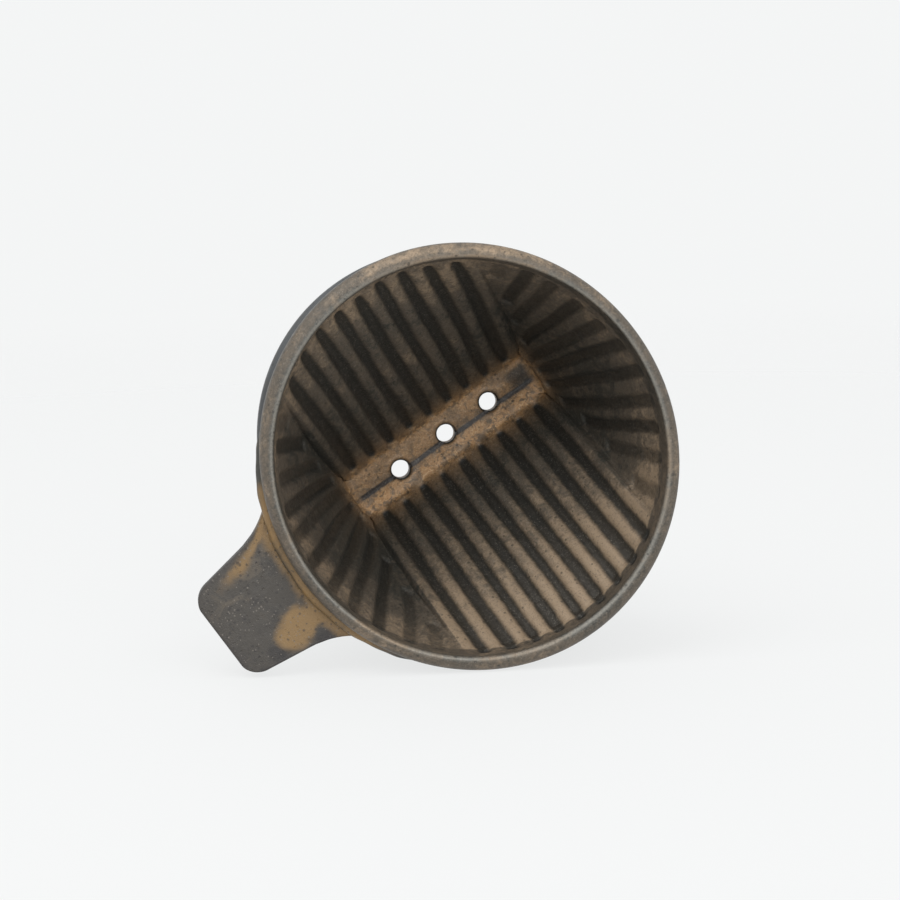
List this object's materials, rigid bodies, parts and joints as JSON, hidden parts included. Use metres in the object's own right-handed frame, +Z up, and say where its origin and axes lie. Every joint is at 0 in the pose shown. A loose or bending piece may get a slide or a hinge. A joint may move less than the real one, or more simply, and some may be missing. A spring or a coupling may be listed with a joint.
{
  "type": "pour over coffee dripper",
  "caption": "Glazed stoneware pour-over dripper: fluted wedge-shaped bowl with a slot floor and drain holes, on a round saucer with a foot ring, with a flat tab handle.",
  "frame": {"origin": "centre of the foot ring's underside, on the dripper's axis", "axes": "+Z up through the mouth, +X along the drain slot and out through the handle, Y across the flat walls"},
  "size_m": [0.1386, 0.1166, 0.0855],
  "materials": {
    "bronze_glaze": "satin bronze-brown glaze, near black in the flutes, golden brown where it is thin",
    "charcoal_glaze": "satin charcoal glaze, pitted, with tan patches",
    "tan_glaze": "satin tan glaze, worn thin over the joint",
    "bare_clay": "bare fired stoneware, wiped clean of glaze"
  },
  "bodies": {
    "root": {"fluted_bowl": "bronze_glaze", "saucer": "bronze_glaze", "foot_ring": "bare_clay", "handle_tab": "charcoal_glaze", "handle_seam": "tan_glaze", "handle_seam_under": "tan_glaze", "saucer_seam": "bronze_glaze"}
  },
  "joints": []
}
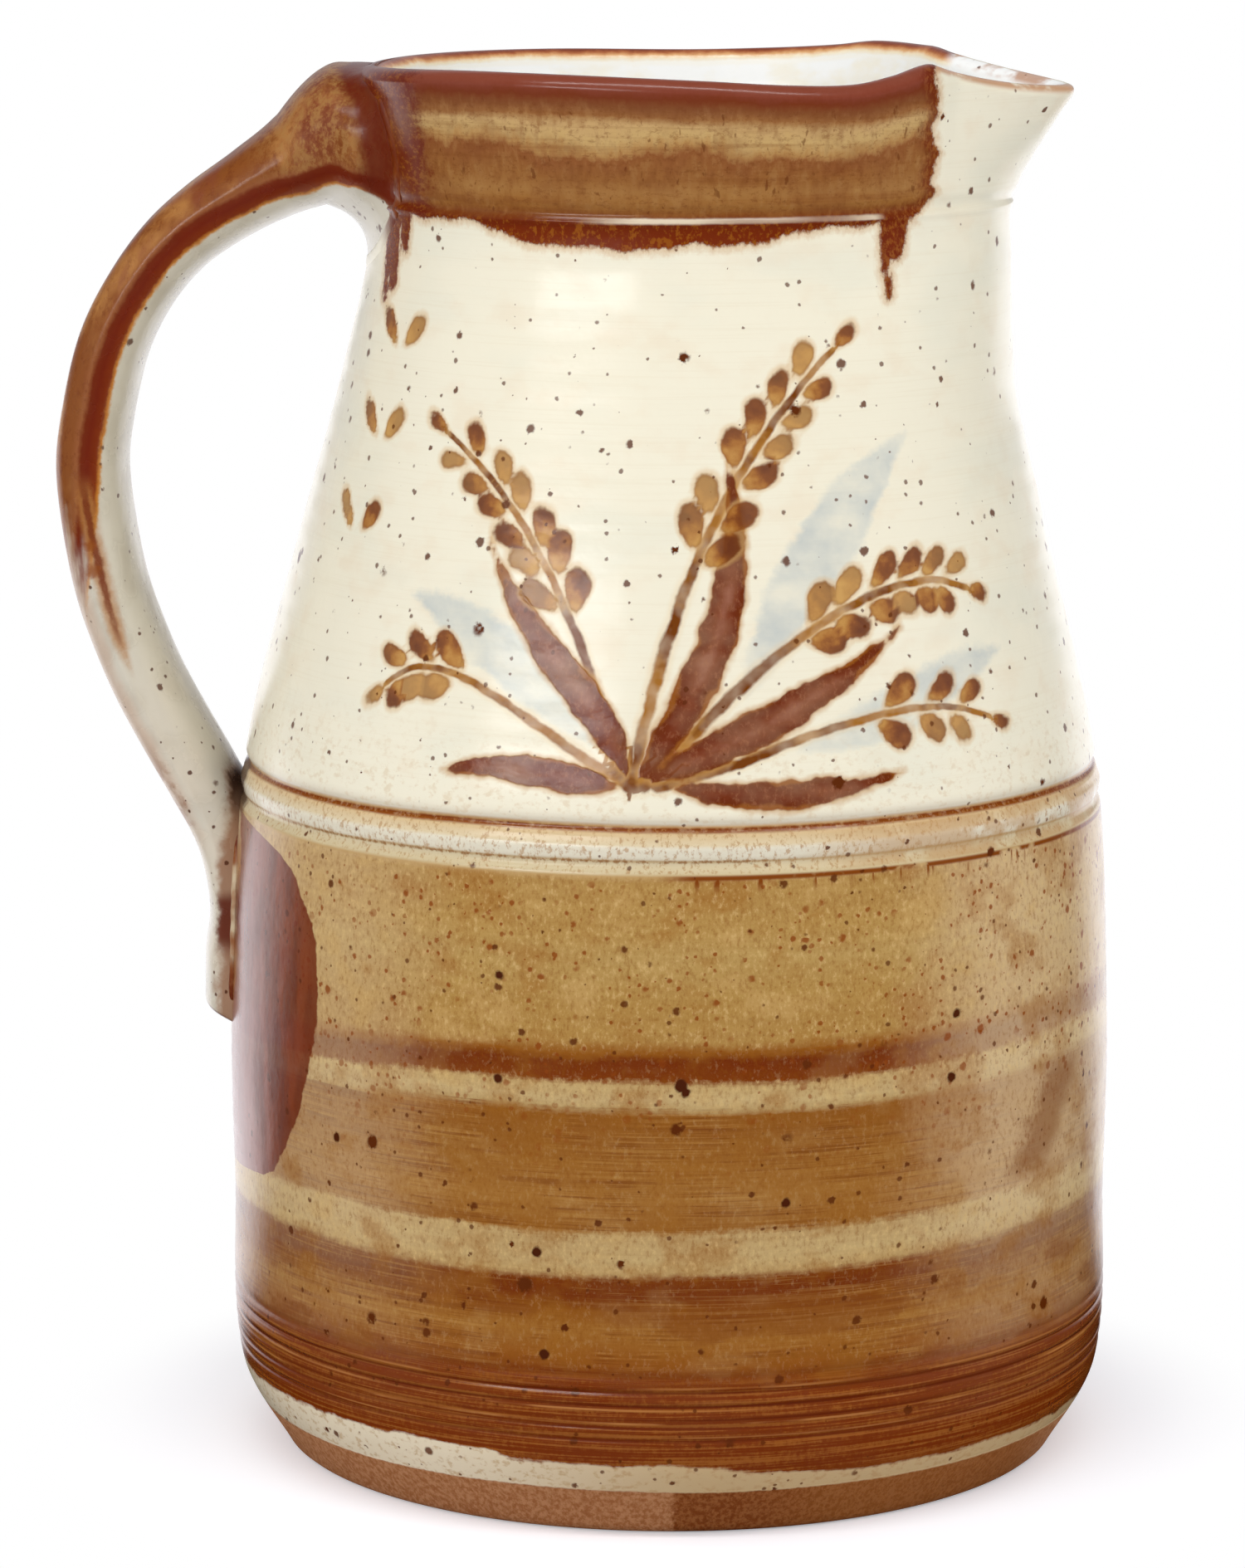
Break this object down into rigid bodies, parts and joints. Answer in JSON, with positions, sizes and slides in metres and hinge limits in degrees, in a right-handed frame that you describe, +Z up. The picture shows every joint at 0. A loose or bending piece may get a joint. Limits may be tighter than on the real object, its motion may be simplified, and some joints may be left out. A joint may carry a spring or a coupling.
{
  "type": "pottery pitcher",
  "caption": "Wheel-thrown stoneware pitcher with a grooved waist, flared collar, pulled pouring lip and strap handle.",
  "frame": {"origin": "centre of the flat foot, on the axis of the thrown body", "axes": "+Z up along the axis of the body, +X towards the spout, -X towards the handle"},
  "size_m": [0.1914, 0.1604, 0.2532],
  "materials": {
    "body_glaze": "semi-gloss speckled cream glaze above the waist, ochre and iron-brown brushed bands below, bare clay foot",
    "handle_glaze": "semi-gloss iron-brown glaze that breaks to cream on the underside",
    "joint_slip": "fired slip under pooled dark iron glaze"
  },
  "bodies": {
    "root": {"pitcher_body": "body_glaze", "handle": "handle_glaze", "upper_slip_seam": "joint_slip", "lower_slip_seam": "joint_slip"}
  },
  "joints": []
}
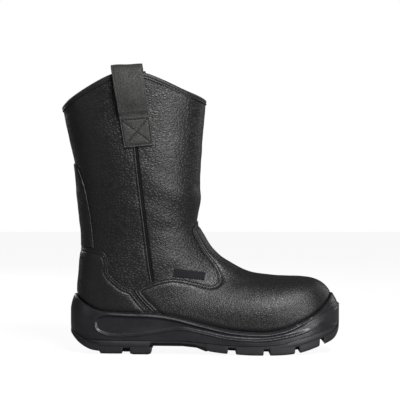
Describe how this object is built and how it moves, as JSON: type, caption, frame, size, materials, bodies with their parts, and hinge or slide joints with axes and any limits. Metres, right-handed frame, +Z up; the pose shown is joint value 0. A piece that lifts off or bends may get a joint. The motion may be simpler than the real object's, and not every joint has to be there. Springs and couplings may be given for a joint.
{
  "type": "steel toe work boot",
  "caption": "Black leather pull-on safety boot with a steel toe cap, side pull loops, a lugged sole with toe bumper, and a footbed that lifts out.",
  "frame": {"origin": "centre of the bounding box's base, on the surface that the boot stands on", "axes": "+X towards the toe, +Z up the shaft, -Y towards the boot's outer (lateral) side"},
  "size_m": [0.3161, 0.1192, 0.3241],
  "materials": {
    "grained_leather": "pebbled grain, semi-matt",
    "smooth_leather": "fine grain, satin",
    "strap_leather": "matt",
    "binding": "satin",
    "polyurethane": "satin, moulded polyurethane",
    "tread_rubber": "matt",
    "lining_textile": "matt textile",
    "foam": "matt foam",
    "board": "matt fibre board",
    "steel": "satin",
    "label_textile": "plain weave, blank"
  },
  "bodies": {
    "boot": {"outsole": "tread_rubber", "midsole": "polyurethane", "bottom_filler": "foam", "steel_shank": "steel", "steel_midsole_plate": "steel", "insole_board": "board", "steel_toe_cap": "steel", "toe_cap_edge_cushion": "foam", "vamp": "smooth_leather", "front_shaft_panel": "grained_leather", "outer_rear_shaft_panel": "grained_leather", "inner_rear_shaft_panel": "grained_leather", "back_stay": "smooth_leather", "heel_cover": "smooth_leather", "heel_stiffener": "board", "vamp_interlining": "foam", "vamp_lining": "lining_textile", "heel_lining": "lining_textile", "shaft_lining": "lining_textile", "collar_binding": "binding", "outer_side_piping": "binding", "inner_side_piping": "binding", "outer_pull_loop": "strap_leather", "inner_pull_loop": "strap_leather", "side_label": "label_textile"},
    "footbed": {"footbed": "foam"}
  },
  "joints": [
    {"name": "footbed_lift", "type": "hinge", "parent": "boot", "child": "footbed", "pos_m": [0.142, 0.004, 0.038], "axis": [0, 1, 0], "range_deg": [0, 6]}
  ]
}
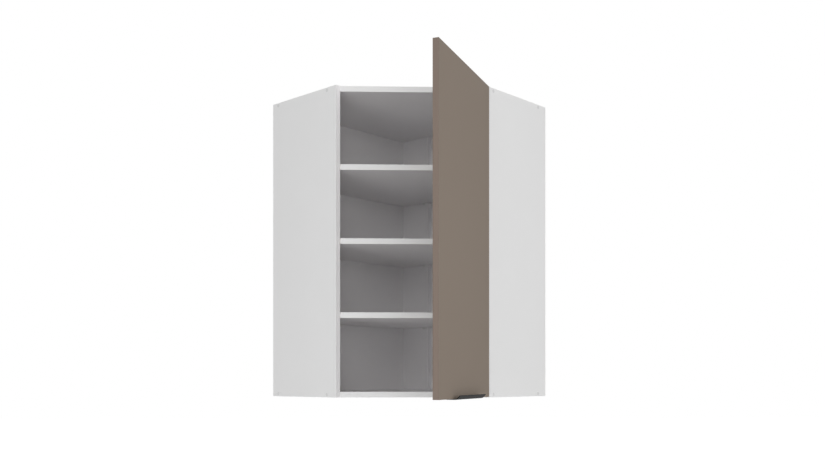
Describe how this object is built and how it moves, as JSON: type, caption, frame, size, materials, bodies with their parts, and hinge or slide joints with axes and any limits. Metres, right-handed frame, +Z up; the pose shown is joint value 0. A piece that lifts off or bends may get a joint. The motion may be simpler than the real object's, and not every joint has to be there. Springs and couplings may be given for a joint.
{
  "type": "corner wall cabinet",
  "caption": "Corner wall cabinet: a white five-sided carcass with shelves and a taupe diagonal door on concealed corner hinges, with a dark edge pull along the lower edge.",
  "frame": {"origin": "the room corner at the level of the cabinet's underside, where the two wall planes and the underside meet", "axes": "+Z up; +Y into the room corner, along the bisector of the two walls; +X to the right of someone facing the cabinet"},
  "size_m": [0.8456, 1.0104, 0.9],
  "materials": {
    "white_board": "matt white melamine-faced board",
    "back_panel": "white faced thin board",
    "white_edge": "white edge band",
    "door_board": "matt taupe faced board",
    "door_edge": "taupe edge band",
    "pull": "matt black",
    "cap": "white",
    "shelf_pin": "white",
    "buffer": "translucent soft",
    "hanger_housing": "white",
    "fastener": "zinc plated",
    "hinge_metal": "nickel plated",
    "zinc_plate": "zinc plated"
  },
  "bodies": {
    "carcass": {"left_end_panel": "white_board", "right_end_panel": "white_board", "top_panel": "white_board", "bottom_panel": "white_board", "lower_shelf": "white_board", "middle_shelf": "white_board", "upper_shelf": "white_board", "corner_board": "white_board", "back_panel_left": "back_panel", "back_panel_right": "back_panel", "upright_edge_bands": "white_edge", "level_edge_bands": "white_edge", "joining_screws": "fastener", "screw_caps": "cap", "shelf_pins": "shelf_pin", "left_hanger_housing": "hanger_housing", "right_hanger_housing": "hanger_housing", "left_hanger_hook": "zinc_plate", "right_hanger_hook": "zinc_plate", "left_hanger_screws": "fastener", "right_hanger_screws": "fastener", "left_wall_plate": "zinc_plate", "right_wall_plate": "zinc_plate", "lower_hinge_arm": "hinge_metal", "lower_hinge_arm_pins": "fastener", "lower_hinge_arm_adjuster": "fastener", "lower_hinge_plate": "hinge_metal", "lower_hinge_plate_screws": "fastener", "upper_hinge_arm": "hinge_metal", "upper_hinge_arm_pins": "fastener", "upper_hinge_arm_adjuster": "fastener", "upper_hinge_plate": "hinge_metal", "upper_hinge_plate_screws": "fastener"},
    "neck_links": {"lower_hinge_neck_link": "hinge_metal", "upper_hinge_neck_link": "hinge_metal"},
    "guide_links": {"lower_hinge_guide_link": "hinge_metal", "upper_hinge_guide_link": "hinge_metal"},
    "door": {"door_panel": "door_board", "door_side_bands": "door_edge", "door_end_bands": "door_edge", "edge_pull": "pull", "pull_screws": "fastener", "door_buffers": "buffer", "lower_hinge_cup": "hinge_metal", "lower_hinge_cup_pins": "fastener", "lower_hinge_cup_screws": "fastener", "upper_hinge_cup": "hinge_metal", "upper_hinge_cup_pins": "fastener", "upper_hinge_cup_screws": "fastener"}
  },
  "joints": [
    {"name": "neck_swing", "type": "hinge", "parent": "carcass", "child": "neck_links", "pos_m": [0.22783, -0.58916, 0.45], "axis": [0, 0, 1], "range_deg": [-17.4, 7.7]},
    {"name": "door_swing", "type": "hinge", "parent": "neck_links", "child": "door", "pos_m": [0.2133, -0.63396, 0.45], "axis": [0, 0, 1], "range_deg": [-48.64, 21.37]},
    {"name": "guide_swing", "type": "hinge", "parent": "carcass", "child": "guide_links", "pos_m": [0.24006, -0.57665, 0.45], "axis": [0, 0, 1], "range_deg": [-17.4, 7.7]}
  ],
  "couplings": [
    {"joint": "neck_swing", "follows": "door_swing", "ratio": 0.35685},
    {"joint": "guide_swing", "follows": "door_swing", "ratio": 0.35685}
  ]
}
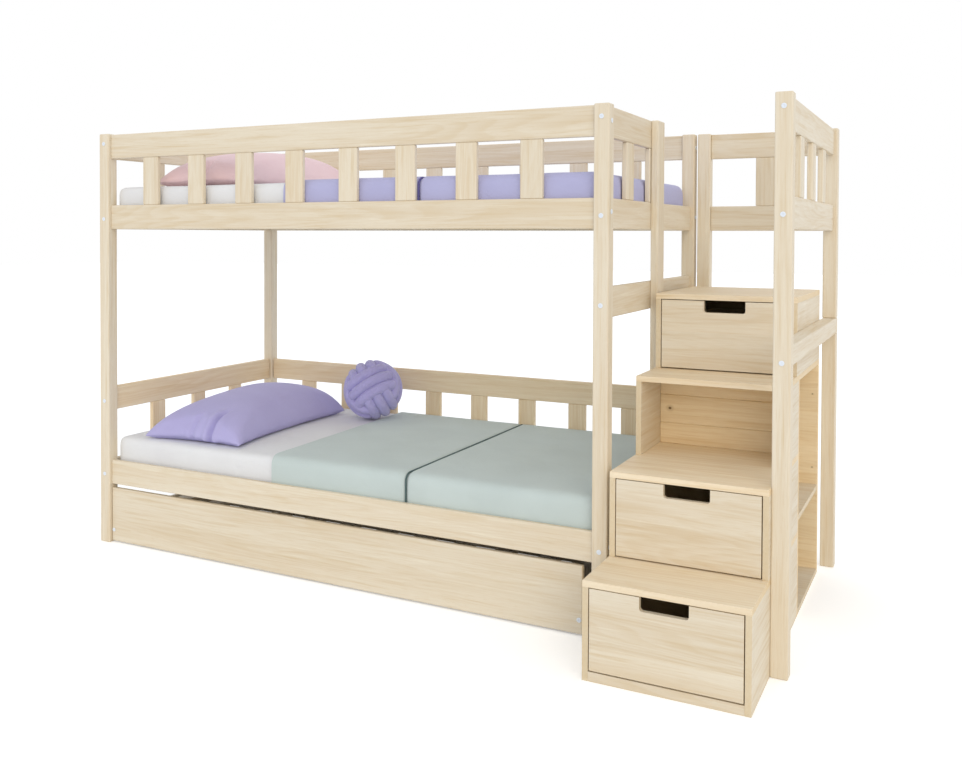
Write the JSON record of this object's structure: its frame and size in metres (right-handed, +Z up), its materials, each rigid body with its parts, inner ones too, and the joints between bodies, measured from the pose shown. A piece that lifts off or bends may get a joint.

What the exercise asks –
Search the entries for the word "into", then gather every line that has it.

Task result –
Break this object down into rigid bodies, parts and joints. Answer in JSON, with positions, sizes and slides in metres and hinge limits in degrees, in a right-handed frame that you describe, +Z up. The picture shows every joint at 0. A loose or bending piece may get a joint. Limits may be tighter than on the real object, its motion may be simplified, and some joints may be left out. A joint may carry a spring or a coupling.
  "frame": {"origin": "the room corner at the level of the cabinet's underside, where the two wall planes and the underside meet", "axes": "+Z up; +Y into the room corner, along the bisector of the two walls; +X to the right of someone facing the cabinet"},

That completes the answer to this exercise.